▶ **Dataset extract**:
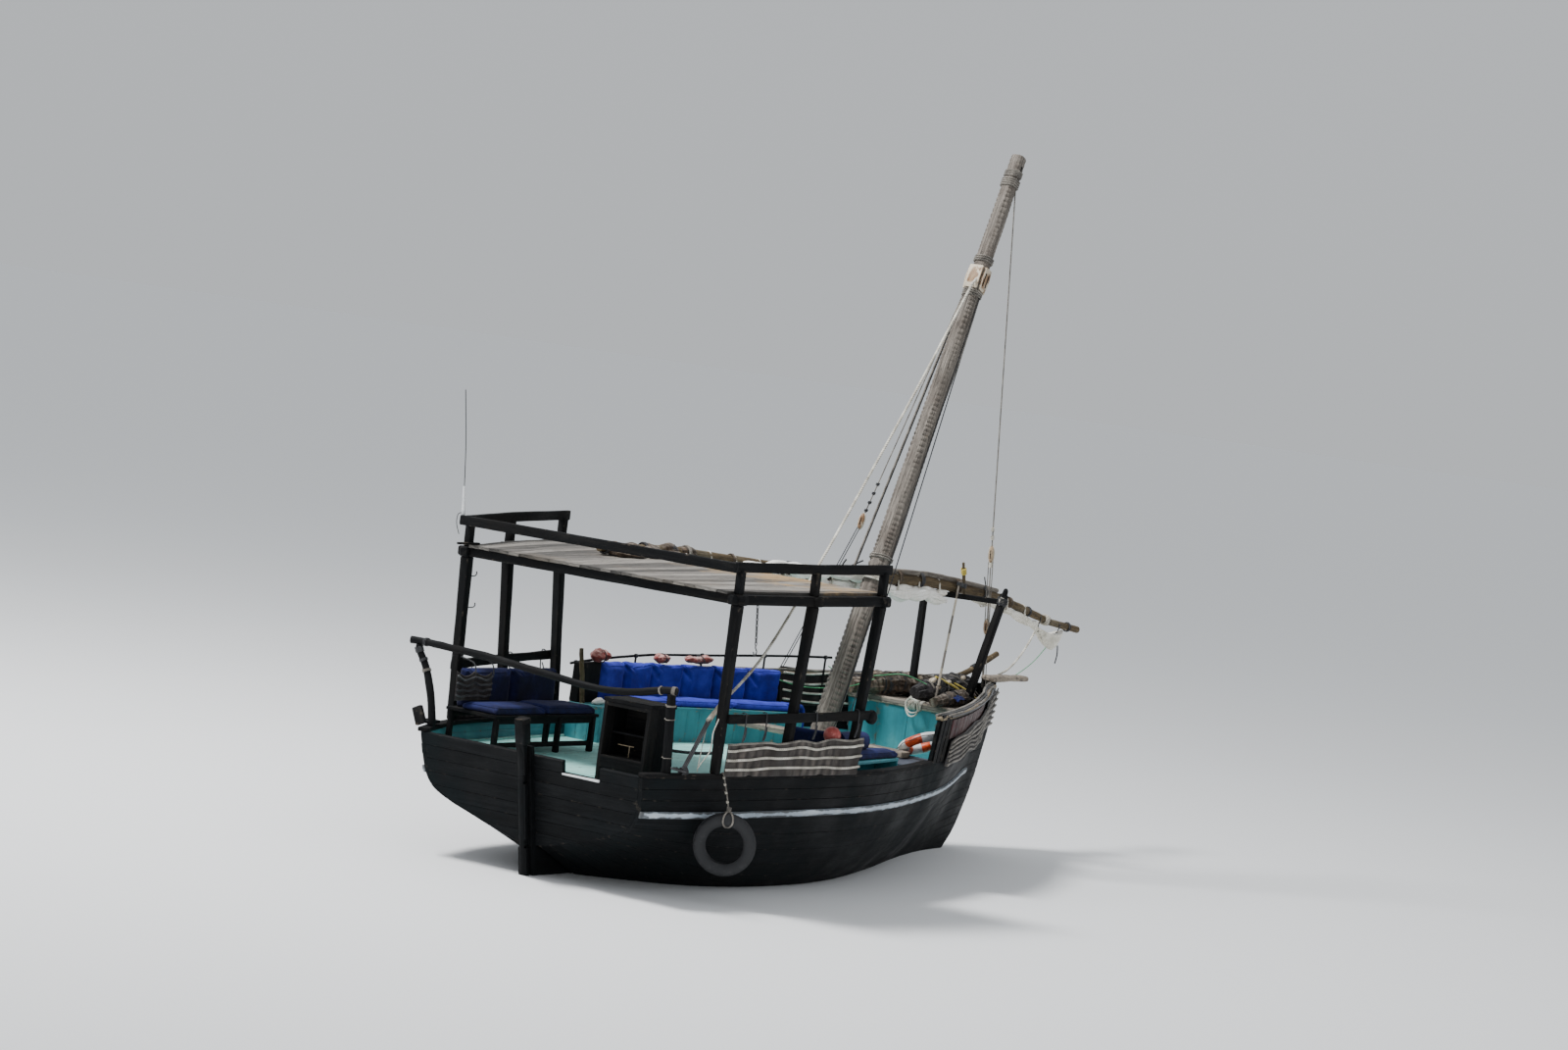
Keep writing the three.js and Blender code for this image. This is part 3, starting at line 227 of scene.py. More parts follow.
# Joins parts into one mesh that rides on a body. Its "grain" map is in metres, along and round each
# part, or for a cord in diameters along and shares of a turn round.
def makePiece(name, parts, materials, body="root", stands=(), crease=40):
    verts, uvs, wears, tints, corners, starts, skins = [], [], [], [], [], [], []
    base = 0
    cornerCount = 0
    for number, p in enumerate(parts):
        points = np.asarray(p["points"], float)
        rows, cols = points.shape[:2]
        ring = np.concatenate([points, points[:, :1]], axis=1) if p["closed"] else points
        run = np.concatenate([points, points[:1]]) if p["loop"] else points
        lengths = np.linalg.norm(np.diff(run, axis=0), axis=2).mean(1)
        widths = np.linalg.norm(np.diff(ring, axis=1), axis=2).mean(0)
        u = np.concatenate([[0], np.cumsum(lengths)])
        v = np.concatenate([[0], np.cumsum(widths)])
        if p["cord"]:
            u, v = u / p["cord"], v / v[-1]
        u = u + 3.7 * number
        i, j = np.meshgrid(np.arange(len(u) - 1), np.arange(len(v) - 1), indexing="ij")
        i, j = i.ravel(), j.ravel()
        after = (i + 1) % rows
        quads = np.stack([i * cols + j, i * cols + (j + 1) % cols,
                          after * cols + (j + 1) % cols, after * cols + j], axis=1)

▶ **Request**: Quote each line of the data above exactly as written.

▶ **Output**:
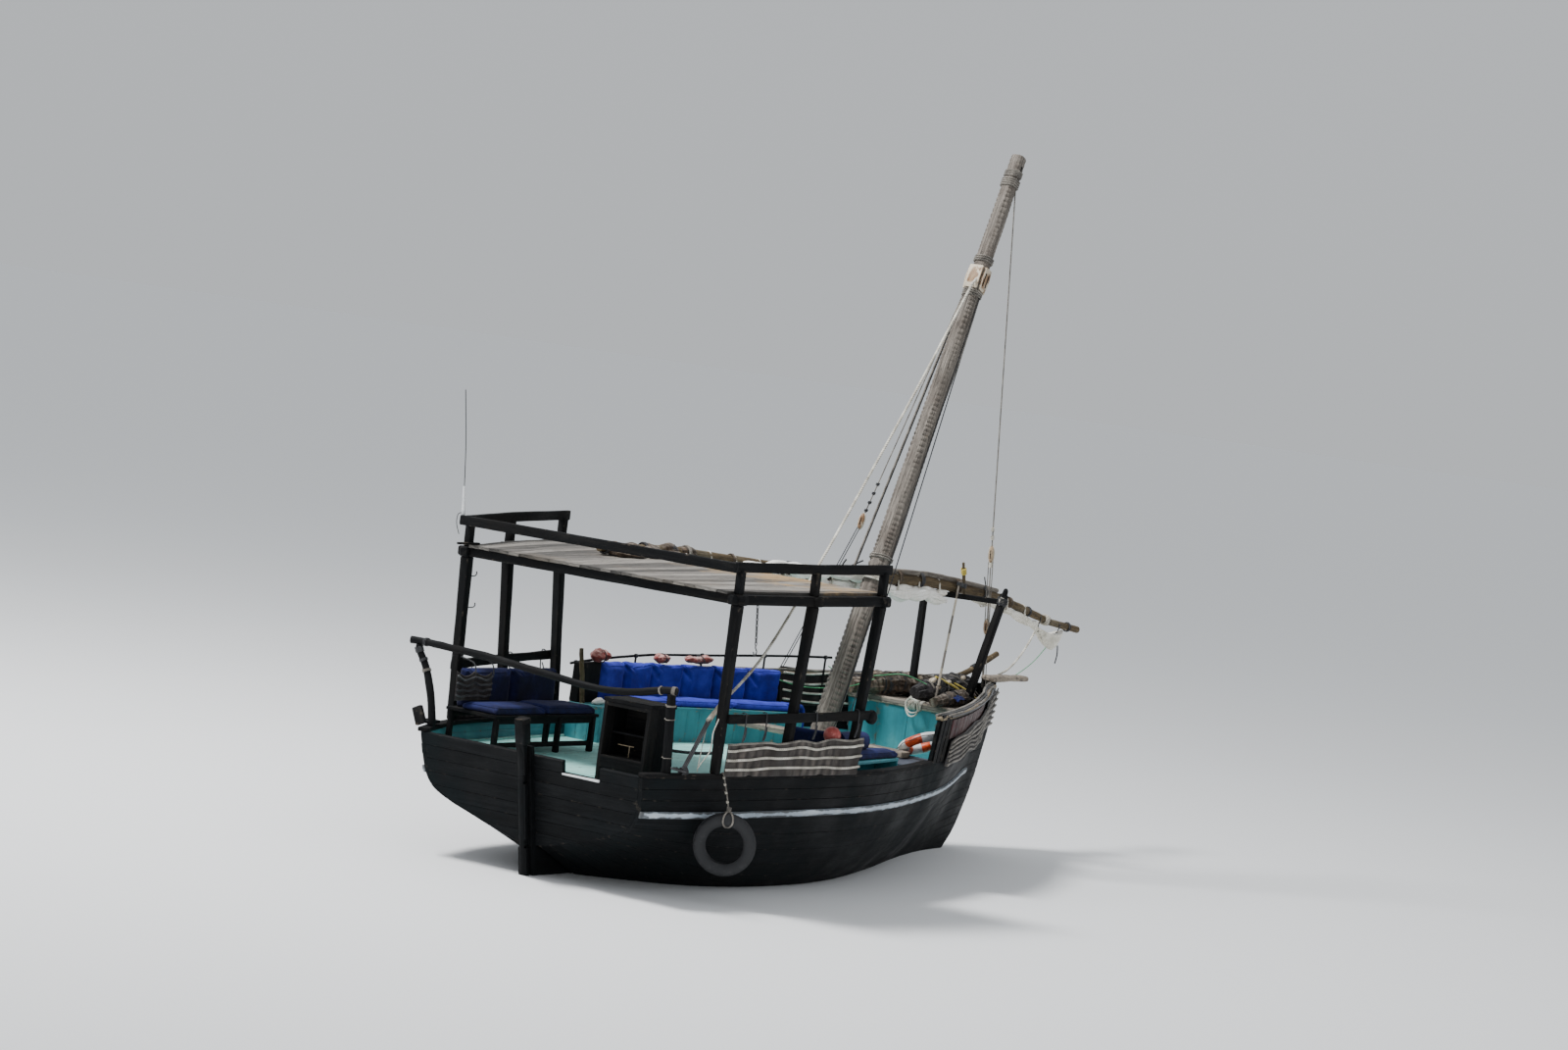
Keep writing the three.js and Blender code for this image. This is part 3, starting at line 227 of scene.py. More parts follow.
# Joins parts into one mesh that rides on a body. Its "grain" map is in metres, along and round each
# part, or for a cord in diameters along and shares of a turn round.
def makePiece(name, parts, materials, body="root", stands=(), crease=40):
    verts, uvs, wears, tints, corners, starts, skins = [], [], [], [], [], [], []
    base = 0
    cornerCount = 0
    for number, p in enumerate(parts):
        points = np.asarray(p["points"], float)
        rows, cols = points.shape[:2]
        ring = np.concatenate([points, points[:, :1]], axis=1) if p["closed"] else points
        run = np.concatenate([points, points[:1]]) if p["loop"] else points
        lengths = np.linalg.norm(np.diff(run, axis=0), axis=2).mean(1)
        widths = np.linalg.norm(np.diff(ring, axis=1), axis=2).mean(0)
        u = np.concatenate([[0], np.cumsum(lengths)])
        v = np.concatenate([[0], np.cumsum(widths)])
        if p["cord"]:
            u, v = u / p["cord"], v / v[-1]
        u = u + 3.7 * number
        i, j = np.meshgrid(np.arange(len(u) - 1), np.arange(len(v) - 1), indexing="ij")
        i, j = i.ravel(), j.ravel()
        after = (i + 1) % rows
        quads = np.stack([i * cols + j, i * cols + (j + 1) % cols,
                          after * cols + (j + 1) % cols, after * cols + j], axis=1)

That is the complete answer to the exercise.